### Brief
Read the data and repeat it in full, exactly.

### Recorded information
+++

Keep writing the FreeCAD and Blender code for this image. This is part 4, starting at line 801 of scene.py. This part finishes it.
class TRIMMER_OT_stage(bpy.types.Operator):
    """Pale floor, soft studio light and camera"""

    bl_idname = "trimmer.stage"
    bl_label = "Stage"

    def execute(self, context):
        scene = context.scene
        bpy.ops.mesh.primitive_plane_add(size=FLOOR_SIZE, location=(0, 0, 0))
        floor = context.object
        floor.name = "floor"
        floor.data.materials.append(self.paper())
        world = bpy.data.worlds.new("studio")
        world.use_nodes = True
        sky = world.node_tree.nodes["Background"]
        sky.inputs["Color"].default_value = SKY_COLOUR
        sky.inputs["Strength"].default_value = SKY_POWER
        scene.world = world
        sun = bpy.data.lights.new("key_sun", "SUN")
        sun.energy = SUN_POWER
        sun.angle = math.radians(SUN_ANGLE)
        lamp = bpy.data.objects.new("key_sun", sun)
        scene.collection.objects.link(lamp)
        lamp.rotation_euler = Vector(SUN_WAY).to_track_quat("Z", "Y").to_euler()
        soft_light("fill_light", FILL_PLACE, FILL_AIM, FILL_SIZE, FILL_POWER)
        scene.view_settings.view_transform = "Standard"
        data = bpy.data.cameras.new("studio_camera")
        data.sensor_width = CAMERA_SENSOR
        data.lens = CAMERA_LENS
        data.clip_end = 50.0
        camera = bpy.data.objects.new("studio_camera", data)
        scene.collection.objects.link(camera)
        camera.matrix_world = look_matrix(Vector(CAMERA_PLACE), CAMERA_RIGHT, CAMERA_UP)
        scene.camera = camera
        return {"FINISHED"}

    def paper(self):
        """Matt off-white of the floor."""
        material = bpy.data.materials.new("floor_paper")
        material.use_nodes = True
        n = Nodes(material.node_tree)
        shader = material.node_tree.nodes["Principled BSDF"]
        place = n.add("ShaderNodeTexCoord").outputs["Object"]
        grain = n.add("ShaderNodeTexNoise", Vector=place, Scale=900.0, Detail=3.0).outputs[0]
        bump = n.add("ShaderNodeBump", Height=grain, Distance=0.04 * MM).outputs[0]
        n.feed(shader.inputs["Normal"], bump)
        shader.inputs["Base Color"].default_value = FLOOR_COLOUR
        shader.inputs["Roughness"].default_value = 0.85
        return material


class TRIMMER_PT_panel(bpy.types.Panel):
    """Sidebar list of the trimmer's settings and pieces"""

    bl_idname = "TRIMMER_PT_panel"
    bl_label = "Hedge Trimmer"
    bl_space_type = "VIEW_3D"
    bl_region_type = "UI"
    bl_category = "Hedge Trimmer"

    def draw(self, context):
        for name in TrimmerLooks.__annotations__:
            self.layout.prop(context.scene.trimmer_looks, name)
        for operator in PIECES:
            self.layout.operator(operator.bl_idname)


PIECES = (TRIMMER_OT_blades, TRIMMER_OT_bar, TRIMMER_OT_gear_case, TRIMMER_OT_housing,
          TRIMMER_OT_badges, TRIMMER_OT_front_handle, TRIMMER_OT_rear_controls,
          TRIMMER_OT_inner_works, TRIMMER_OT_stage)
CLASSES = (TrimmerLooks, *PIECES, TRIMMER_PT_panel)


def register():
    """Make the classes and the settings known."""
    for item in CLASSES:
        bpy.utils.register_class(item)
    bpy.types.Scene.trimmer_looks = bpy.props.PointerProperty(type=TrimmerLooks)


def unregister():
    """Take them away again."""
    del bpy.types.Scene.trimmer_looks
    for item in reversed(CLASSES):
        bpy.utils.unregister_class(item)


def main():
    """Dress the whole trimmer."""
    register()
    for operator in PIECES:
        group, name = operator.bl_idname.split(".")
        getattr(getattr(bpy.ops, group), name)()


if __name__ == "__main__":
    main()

+++

### Problem solution
Keep writing the FreeCAD and Blender code for this image. This is part 4, starting at line 801 of scene.py. This part finishes it.
class TRIMMER_OT_stage(bpy.types.Operator):
    """Pale floor, soft studio light and camera"""

    bl_idname = "trimmer.stage"
    bl_label = "Stage"

    def execute(self, context):
        scene = context.scene
        bpy.ops.mesh.primitive_plane_add(size=FLOOR_SIZE, location=(0, 0, 0))
        floor = context.object
        floor.name = "floor"
        floor.data.materials.append(self.paper())
        world = bpy.data.worlds.new("studio")
        world.use_nodes = True
        sky = world.node_tree.nodes["Background"]
        sky.inputs["Color"].default_value = SKY_COLOUR
        sky.inputs["Strength"].default_value = SKY_POWER
        scene.world = world
        sun = bpy.data.lights.new("key_sun", "SUN")
        sun.energy = SUN_POWER
        sun.angle = math.radians(SUN_ANGLE)
        lamp = bpy.data.objects.new("key_sun", sun)
        scene.collection.objects.link(lamp)
        lamp.rotation_euler = Vector(SUN_WAY).to_track_quat("Z", "Y").to_euler()
        soft_light("fill_light", FILL_PLACE, FILL_AIM, FILL_SIZE, FILL_POWER)
        scene.view_settings.view_transform = "Standard"
        data = bpy.data.cameras.new("studio_camera")
        data.sensor_width = CAMERA_SENSOR
        data.lens = CAMERA_LENS
        data.clip_end = 50.0
        camera = bpy.data.objects.new("studio_camera", data)
        scene.collection.objects.link(camera)
        camera.matrix_world = look_matrix(Vector(CAMERA_PLACE), CAMERA_RIGHT, CAMERA_UP)
        scene.camera = camera
        return {"FINISHED"}

    def paper(self):
        """Matt off-white of the floor."""
        material = bpy.data.materials.new("floor_paper")
        material.use_nodes = True
        n = Nodes(material.node_tree)
        shader = material.node_tree.nodes["Principled BSDF"]
        place = n.add("ShaderNodeTexCoord").outputs["Object"]
        grain = n.add("ShaderNodeTexNoise", Vector=place, Scale=900.0, Detail=3.0).outputs[0]
        bump = n.add("ShaderNodeBump", Height=grain, Distance=0.04 * MM).outputs[0]
        n.feed(shader.inputs["Normal"], bump)
        shader.inputs["Base Color"].default_value = FLOOR_COLOUR
        shader.inputs["Roughness"].default_value = 0.85
        return material


class TRIMMER_PT_panel(bpy.types.Panel):
    """Sidebar list of the trimmer's settings and pieces"""

    bl_idname = "TRIMMER_PT_panel"
    bl_label = "Hedge Trimmer"
    bl_space_type = "VIEW_3D"
    bl_region_type = "UI"
    bl_category = "Hedge Trimmer"

    def draw(self, context):
        for name in TrimmerLooks.__annotations__:
            self.layout.prop(context.scene.trimmer_looks, name)
        for operator in PIECES:
            self.layout.operator(operator.bl_idname)


PIECES = (TRIMMER_OT_blades, TRIMMER_OT_bar, TRIMMER_OT_gear_case, TRIMMER_OT_housing,
          TRIMMER_OT_badges, TRIMMER_OT_front_handle, TRIMMER_OT_rear_controls,
          TRIMMER_OT_inner_works, TRIMMER_OT_stage)
CLASSES = (TrimmerLooks, *PIECES, TRIMMER_PT_panel)


def register():
    """Make the classes and the settings known."""
    for item in CLASSES:
        bpy.utils.register_class(item)
    bpy.types.Scene.trimmer_looks = bpy.props.PointerProperty(type=TrimmerLooks)


def unregister():
    """Take them away again."""
    del bpy.types.Scene.trimmer_looks
    for item in reversed(CLASSES):
        bpy.utils.unregister_class(item)


def main():
    """Dress the whole trimmer."""
    register()
    for operator in PIECES:
        group, name = operator.bl_idname.split(".")
        getattr(getattr(bpy.ops, group), name)()


if __name__ == "__main__":
    main()